Lesson 2 of 6 · 6 min
Reading a contract like an analyst
The eight clauses that move money. Most of a software contract is boilerplate; these are the paragraphs that decide what you actually pay over the life of the agreement.
Most of the contract is not about money. Eight clauses are.
A typical enterprise agreement runs 30 to 80 pages, and the price is one table. The rest reads like legal wallpaper, but buried in it are the clauses that determine whether the price you negotiated survives contact with year two. Analysts read a contract in one pass for exactly eight things, because these eight are where money moves after signature.
One: term and renewal structure. How long the agreement runs, whether renewal is automatic, and what pricing applies when it renews. A great year one price with renewal at then-current list is a delayed price increase, not a deal.
Two: the renewal price cap. The single most valuable sentence you can add to a software contract is a cap on renewal increases, ideally a fixed low percentage such as 0 to 3 percent, applied to your net price rather than list. Without it, the vendor prices your renewal knowing your switching costs. With it, you have converted an open exposure into a known number.
Three: the auto-renewal notice window. Many agreements renew automatically unless you give notice 30, 60, or 90 days before the end date. Miss that window and every other clause stops mattering, because you are committed for another term before the negotiation begins.
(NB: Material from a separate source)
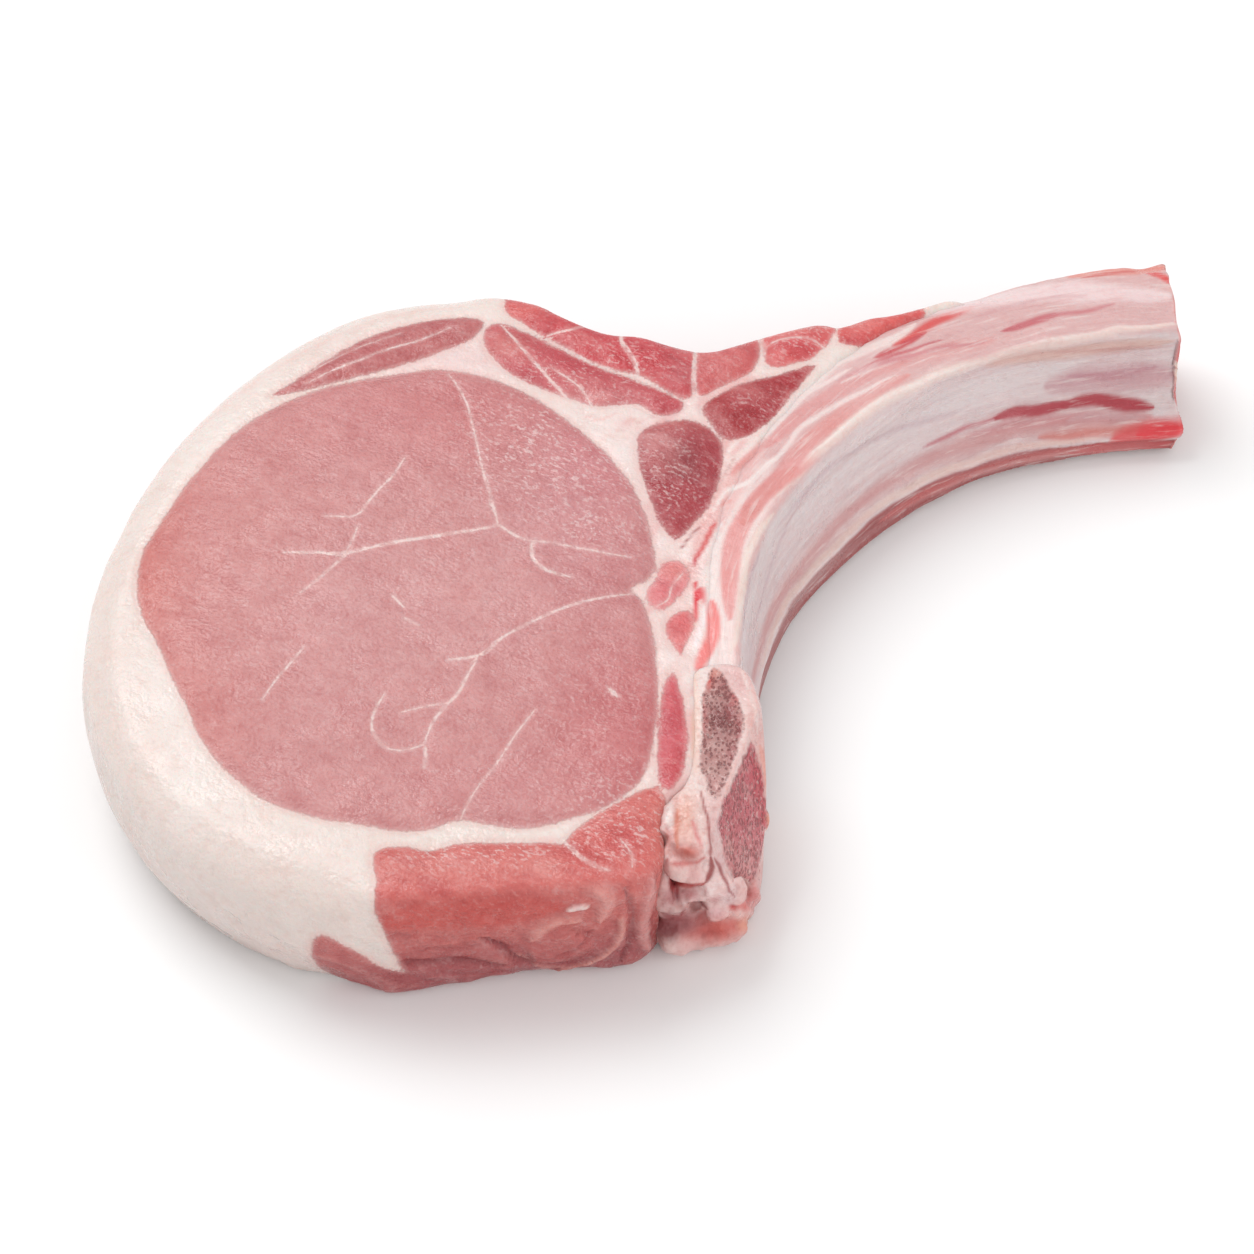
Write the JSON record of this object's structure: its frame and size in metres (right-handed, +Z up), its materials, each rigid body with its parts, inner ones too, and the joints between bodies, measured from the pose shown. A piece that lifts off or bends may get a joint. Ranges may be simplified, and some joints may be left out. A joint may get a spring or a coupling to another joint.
{
  "type": "raw pork chop",
  "caption": "Raw bone-in pork rib chop lying flat: round loin muscle, creamy fat cap, and a rib bone sweeping away from the sawn backbone.",
  "frame": {"origin": "on the floor, under the middle of the chop's box", "axes": "+X along the chop towards the sawn end of the rib, the fat cap at -X; +Y from the backbone towards the outer side; +Z up through the thickness"},
  "size_m": [0.1795, 0.1356, 0.0262],
  "materials": {
    "lean": "moist raw lean with white marbling",
    "fat": "creamy white fat, softly waxy",
    "rib": "rib bone under its pale, moist membrane",
    "bone": "sawn backbone, porous and red"
  },
  "bodies": {
    "root": {"loin_meat": "lean", "fat_cap": "fat", "rib_bone": "rib", "chine_bone": "bone"}
  },
  "joints": []
}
Diarize the notice date the day you sign, not the month the renewal lands.
Flexibility, audits, and the recurring percentages
Four: volume flexibility, meaning your right to reduce quantities. Most contracts let you add licenses any time and reduce never. If your headcount or usage can fall, the right to true down at renewal, even by a bounded percentage such as 10 to 20 percent, is worth real money. Without it you pay for the peak forever.
Five: audit rights. Major publishers reserve the right to audit your deployment, and several run audits as a revenue program feeding the next negotiation. What you can negotiate: advance notice of at least 30 days, a limit of one audit per year, audits run during business hours at the vendor's cost, and settlement of any shortfall at your contracted discount rather than at list. That last point routinely turns a six figure audit claim into a five figure one.
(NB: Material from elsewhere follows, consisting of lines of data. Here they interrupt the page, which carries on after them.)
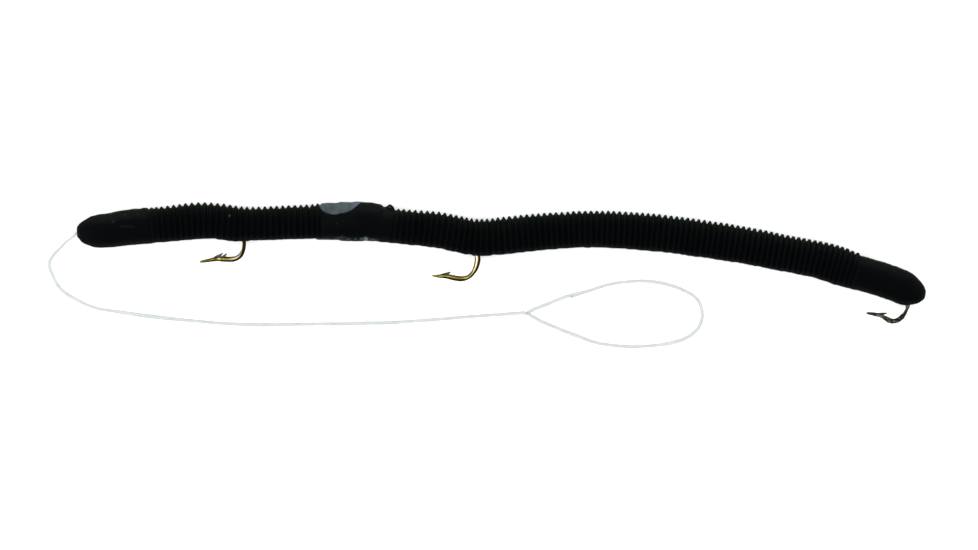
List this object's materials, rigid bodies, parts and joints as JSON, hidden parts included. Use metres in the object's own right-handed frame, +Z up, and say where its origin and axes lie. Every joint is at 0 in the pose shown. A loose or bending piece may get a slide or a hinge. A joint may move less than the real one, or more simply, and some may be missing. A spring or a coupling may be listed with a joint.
{
  "type": "soft plastic worm",
  "caption": "Ribbed black soft plastic fishing worm with small barbed hooks set along its belly and a clear line leader ending in a tied loop.",
  "frame": {"origin": "bottom centre of the whole object's box, on the surface that the worm lies on", "axes": "+X from nose to tail, +Y towards the ribbed back, so the hooks point towards -Y, +Z up"},
  "size_m": [0.1552, 0.0258, 0.0074],
  "materials": {
    "worm_plastic": "soft black plastisol, satin, smooth head and tail, moulded ribs",
    "hook_gold": "gold plated steel wire, bright",
    "hook_bronze": "tarnished bronzed steel wire",
    "mono_line": "clear monofilament, glossy"
  },
  "bodies": {
    "saddle": {"worm_saddle": "worm_plastic", "core_line_saddle": "mono_line"},
    "front": {"worm_front": "worm_plastic", "hook_front": "hook_gold", "snell_front": "mono_line", "core_line_front": "mono_line"},
    "head": {"worm_head": "worm_plastic", "core_line_head": "mono_line"},
    "mid": {"worm_mid": "worm_plastic", "hook_mid": "hook_gold", "snell_mid": "mono_line", "core_line_mid": "mono_line"},
    "rear_1": {"worm_rear_1": "worm_plastic", "core_line_rear_1": "mono_line"},
    "rear_2": {"worm_rear_2": "worm_plastic", "core_line_rear_2": "mono_line"},
    "rear_3": {"worm_rear_3": "worm_plastic", "core_line_rear_3": "mono_line"},
    "tail": {"worm_tail": "worm_plastic", "hook_rear": "hook_bronze", "snell_rear": "mono_line", "core_line_tag": "mono_line"},
    "lead_1": {"leader_1": "mono_line"},
    "lead_2": {"leader_2": "mono_line"},
    "lead_3": {"leader_3": "mono_line"},
    "lead_4": {"leader_4": "mono_line"},
    "lead_5": {"leader_5": "mono_line"},
    "lead_6": {"leader_6": "mono_line"},
    "loop_end": {"leader_loop": "mono_line", "loop_knot": "mono_line", "loop_tag": "mono_line"}
  },
  "joints": [
    {"name": "bend_front", "type": "hinge", "parent": "saddle", "child": "front", "pos_m": [-0.03916, 0.00913, 0.0033], "axis": [0, 0, -1], "range_deg": [-25, 25]},
    {"name": "bend_head", "type": "hinge", "parent": "front", "child": "head", "pos_m": [-0.06309, 0.00845, 0.0037], "axis": [0, 0, -1], "range_deg": [-18, 25]},
    {"name": "bend_mid", "type": "hinge", "parent": "saddle", "child": "mid", "pos_m": [-0.02021, 0.00936, 0.004], "axis": [0, 0, 1], "range_deg": [-25, 25]},
    {"name": "bend_rear_1", "type": "hinge", "parent": "mid", "child": "rear_1", "pos_m": [0.00336, 0.00694, 0.00402], "axis": [0, 0, 1], "range_deg": [-25, 25]},
    {"name": "bend_rear_2", "type": "hinge", "parent": "rear_1", "child": "rear_2", "pos_m": [0.02108, 0.00804, 0.00402], "axis": [0, 0, 1], "range_deg": [-25, 25]},
    {"name": "bend_rear_3", "type": "hinge", "parent": "rear_2", "child": "rear_3", "pos_m": [0.0388, 0.00632, 0.00402], "axis": [0, 0, 1], "range_deg": [-25, 25]},
    {"name": "bend_tail", "type": "hinge", "parent": "rear_3", "child": "tail", "pos_m": [0.05652, 0.00311, 0.00395], "axis": [0, 0, 1], "range_deg": [-25, 25]},
    {"name": "leader_exit", "type": "hinge", "parent": "head", "child": "lead_1", "pos_m": [-0.07236, 0.00729, 0.00374], "axis": [0, 0, 1], "range_deg": [-30, 10]},
    {"name": "leader_bend_1", "type": "hinge", "parent": "lead_1", "child": "lead_2", "pos_m": [-0.07744, 0.00156, 0.0002], "axis": [0, 0, 1], "range_deg": [-45, 10]},
    {"name": "leader_bend_2", "type": "hinge", "parent": "lead_2", "child": "lead_3", "pos_m": [-0.07283, -0.00436, 0.0002], "axis": [0, 0, 1], "range_deg": [-45, 10]},
    {"name": "leader_bend_3", "type": "hinge", "parent": "lead_3", "child": "lead_4", "pos_m": [-0.06132, -0.00717, 0.0002], "axis": [0, 0, 1], "range_deg": [-30, 10]},
    {"name": "leader_bend_4", "type": "hinge", "parent": "lead_4", "child": "lead_5", "pos_m": [-0.03828, -0.00884, 0.0002], "axis": [0, 0, 1], "range_deg": [-20, 10]},
    {"name": "leader_bend_5", "type": "hinge", "parent": "lead_5", "child": "lead_6", "pos_m": [-0.01524, -0.00834, 0.0002], "axis": [0, 0, 1], "range_deg": [-20, 10]},
    {"name": "loop_swing", "type": "hinge", "parent": "lead_6", "child": "loop_end", "pos_m": [0.00688, -0.00682, 0.0002], "axis": [0, 0, 1], "range_deg": [-30, 10]}
  ]
}
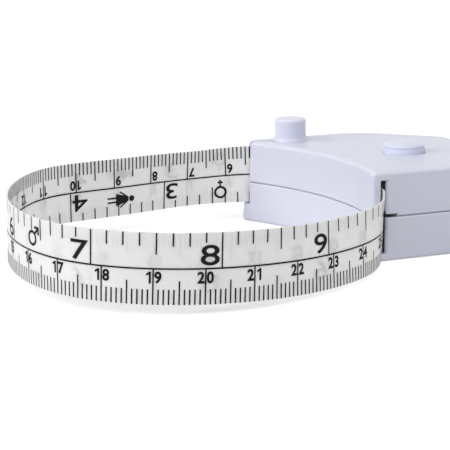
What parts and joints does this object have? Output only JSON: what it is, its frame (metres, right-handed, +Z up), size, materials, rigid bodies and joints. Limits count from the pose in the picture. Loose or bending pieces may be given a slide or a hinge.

Six: support and maintenance terms. Support is commonly 18 to 22 percent of license value per year for on-premise software, and the percentage base matters as much as the rate. Confirm it applies to your net price, not list, and check whether the vendor can raise the support rate independently of the license cap.
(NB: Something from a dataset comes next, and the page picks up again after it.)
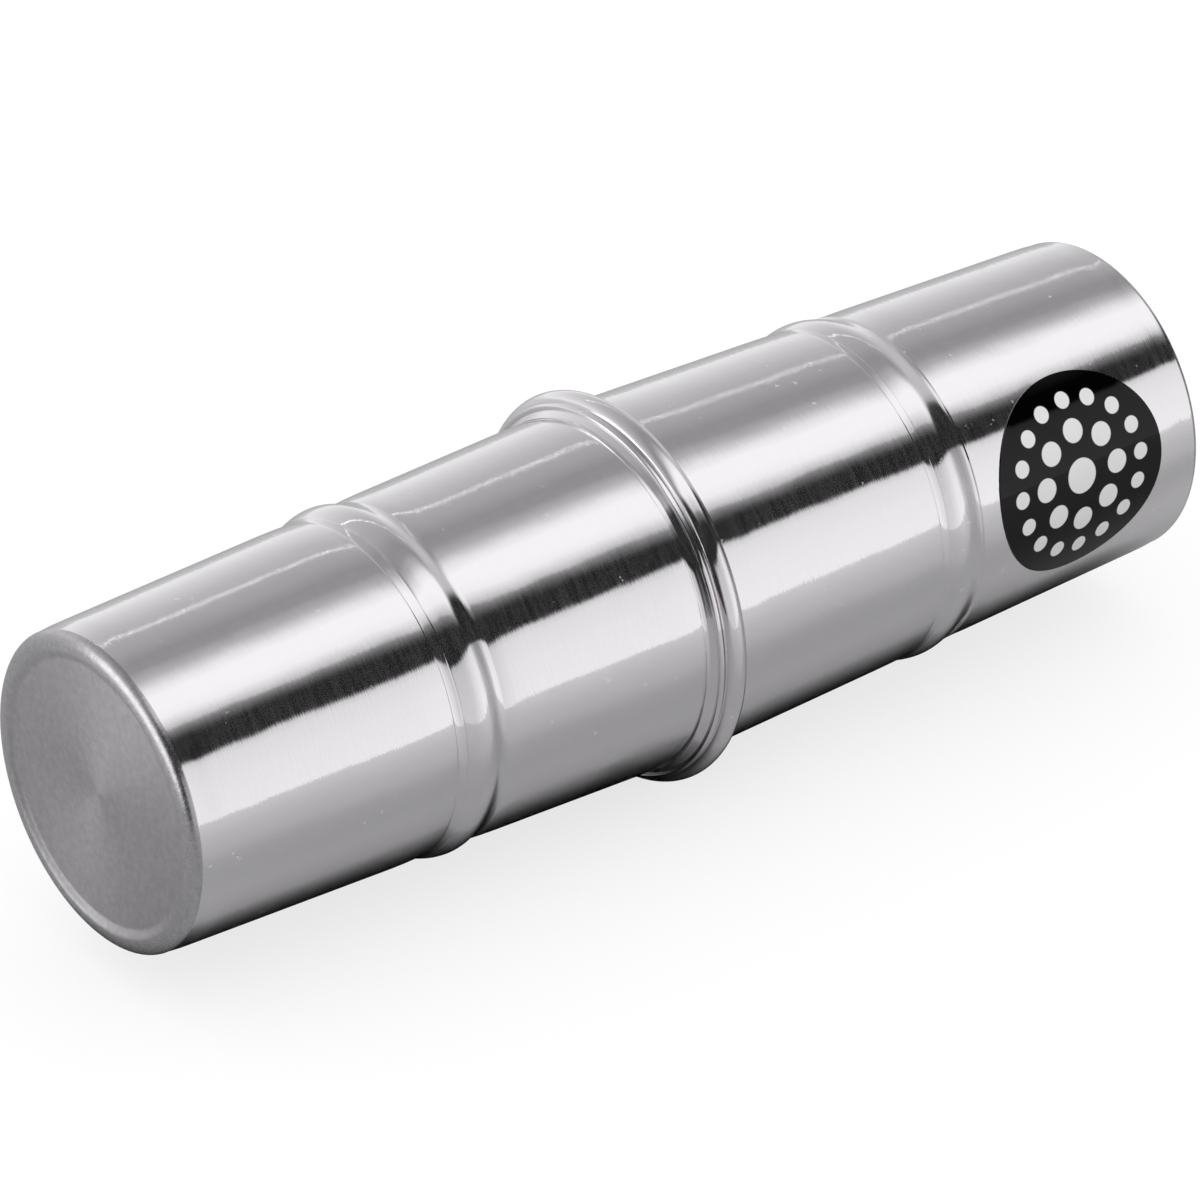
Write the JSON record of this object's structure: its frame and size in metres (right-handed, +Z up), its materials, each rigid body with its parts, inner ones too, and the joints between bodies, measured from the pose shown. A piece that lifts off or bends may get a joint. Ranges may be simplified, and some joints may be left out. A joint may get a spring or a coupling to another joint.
{
  "type": "ganza shaker",
  "caption": "Metal tube shaker of two tapered aluminium cups pressed together mouth to mouth at a rolled rim, with a bead on each half and loose steel shot inside.",
  "frame": {"origin": "on the tube's axis, halfway between the standing rings of its two closed ends", "axes": "+X along the tube from the front cup to the rear cup, +Z up as the shaker lies on its side, -Y towards the side that shows the sticker"},
  "size_m": [0.205, 0.0662, 0.0662],
  "materials": {
    "cup_aluminium": "polished on the walls with fine turning lines, satin on the closed ends",
    "sticker_vinyl": "gloss vinyl",
    "shot_steel": "plain steel balls"
  },
  "bodies": {
    "shell": {"front_cup": "cup_aluminium", "rear_cup": "cup_aluminium", "round_sticker": "sticker_vinyl"},
    "shot_row_1": {"shot_row_1": "shot_steel"},
    "shot_row_2": {"shot_row_2": "shot_steel"},
    "shot_row_3": {"shot_row_3": "shot_steel"},
    "shot_row_4": {"shot_row_4": "shot_steel"},
    "shot_row_5": {"shot_row_5": "shot_steel"},
    "shot_row_6": {"shot_row_6": "shot_steel"},
    "shot_row_7": {"shot_row_7": "shot_steel"},
    "shot_row_8": {"shot_row_8": "shot_steel"},
    "shot_row_9": {"shot_row_9": "shot_steel"},
    "shot_row_10": {"shot_row_10": "shot_steel"},
    "shot_row_11": {"shot_row_11": "shot_steel"},
    "shot_row_12": {"shot_row_12": "shot_steel"},
    "shot_row_13": {"shot_row_13": "shot_steel"},
    "shot_row_14": {"shot_row_14": "shot_steel"},
    "shot_row_15": {"shot_row_15": "shot_steel"},
    "shot_row_16": {"shot_row_16": "shot_steel"},
    "shot_row_17": {"shot_row_17": "shot_steel"}
  },
  "joints": [
    {"name": "shot_row_1_slide", "type": "slide", "parent": "shell", "child": "shot_row_1", "axis": [1, 0, 0], "range_m": [0, 0.164]},
    {"name": "shot_row_2_slide", "type": "slide", "parent": "shell", "child": "shot_row_2", "axis": [1, 0, 0], "range_m": [0, 0.164]},
    {"name": "shot_row_3_slide", "type": "slide", "parent": "shell", "child": "shot_row_3", "axis": [1, 0, 0], "range_m": [0, 0.164]},
    {"name": "shot_row_4_slide", "type": "slide", "parent": "shell", "child": "shot_row_4", "axis": [1, 0, 0], "range_m": [0, 0.164]},
    {"name": "shot_row_5_slide", "type": "slide", "parent": "shell", "child": "shot_row_5", "axis": [1, 0, 0], "range_m": [0, 0.164]},
    {"name": "shot_row_6_slide", "type": "slide", "parent": "shell", "child": "shot_row_6", "axis": [1, 0, 0], "range_m": [0, 0.164]},
    {"name": "shot_row_7_slide", "type": "slide", "parent": "shell", "child": "shot_row_7", "axis": [1, 0, 0], "range_m": [0, 0.164]},
    {"name": "shot_row_8_slide", "type": "slide", "parent": "shell", "child": "shot_row_8", "axis": [1, 0, 0], "range_m": [0, 0.164]},
    {"name": "shot_row_9_slide", "type": "slide", "parent": "shell", "child": "shot_row_9", "axis": [1, 0, 0], "range_m": [0, 0.164]},
    {"name": "shot_row_10_slide", "type": "slide", "parent": "shell", "child": "shot_row_10", "axis": [1, 0, 0], "range_m": [0, 0.164]},
    {"name": "shot_row_11_slide", "type": "slide", "parent": "shell", "child": "shot_row_11", "axis": [1, 0, 0], "range_m": [0, 0.1687]},
    {"name": "shot_row_12_slide", "type": "slide", "parent": "shell", "child": "shot_row_12", "axis": [1, 0, 0], "range_m": [0, 0.1687]},
    {"name": "shot_row_13_slide", "type": "slide", "parent": "shell", "child": "shot_row_13", "axis": [1, 0, 0], "range_m": [0, 0.1687]},
    {"name": "shot_row_14_slide", "type": "slide", "parent": "shell", "child": "shot_row_14", "axis": [1, 0, 0], "range_m": [0, 0.1687]},
    {"name": "shot_row_15_slide", "type": "slide", "parent": "shell", "child": "shot_row_15", "axis": [1, 0, 0], "range_m": [0, 0.1687]},
    {"name": "shot_row_16_slide", "type": "slide", "parent": "shell", "child": "shot_row_16", "axis": [1, 0, 0], "range_m": [0, 0.1687]},
    {"name": "shot_row_17_slide", "type": "slide", "parent": "shell", "child": "shot_row_17", "axis": [1, 0, 0], "range_m": [0, 0.1734]}
  ]
}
The exits and the ratchets
Seven: termination and exit terms. Can you terminate for convenience, and if not, what happens at the end: how long do you retain access to your data, in what format, and at what cost. Exit terms feel theoretical at signature and decisive three years later, because your negotiating leverage at every future renewal is exactly as strong as your ability to leave.
Eight: price protection on growth. If you expect to expand, lock the unit price or the discount level for future purchases now, while the vendor is still competing for you. The moment you are deployed, the price of every additional seat is set by your dependence, not by the market. A price hold for 24 to 36 months on defined growth is standard and vendors grant it when asked at the right moment, which is before signature.
Read these eight before you read anything else, and score each one as favorable, market, or exposed. That one page scorecard is a better picture of the deal than the price table, because the price table shows what you pay this year and the eight clauses show what you will pay every year after.
Key takeaways
- 1.Eight clauses move money after signature: term and renewal, the renewal cap, the notice window, volume flexibility, audit rights, support terms, exit terms, and growth price protection.
- 2.The renewal price cap is the most valuable sentence in the contract. Cap increases at a fixed low percentage on your net price, or the vendor prices your renewal off your switching costs.
- 3.Diarize the auto-renewal notice date on the day you sign. Miss it and the negotiation is over before it starts.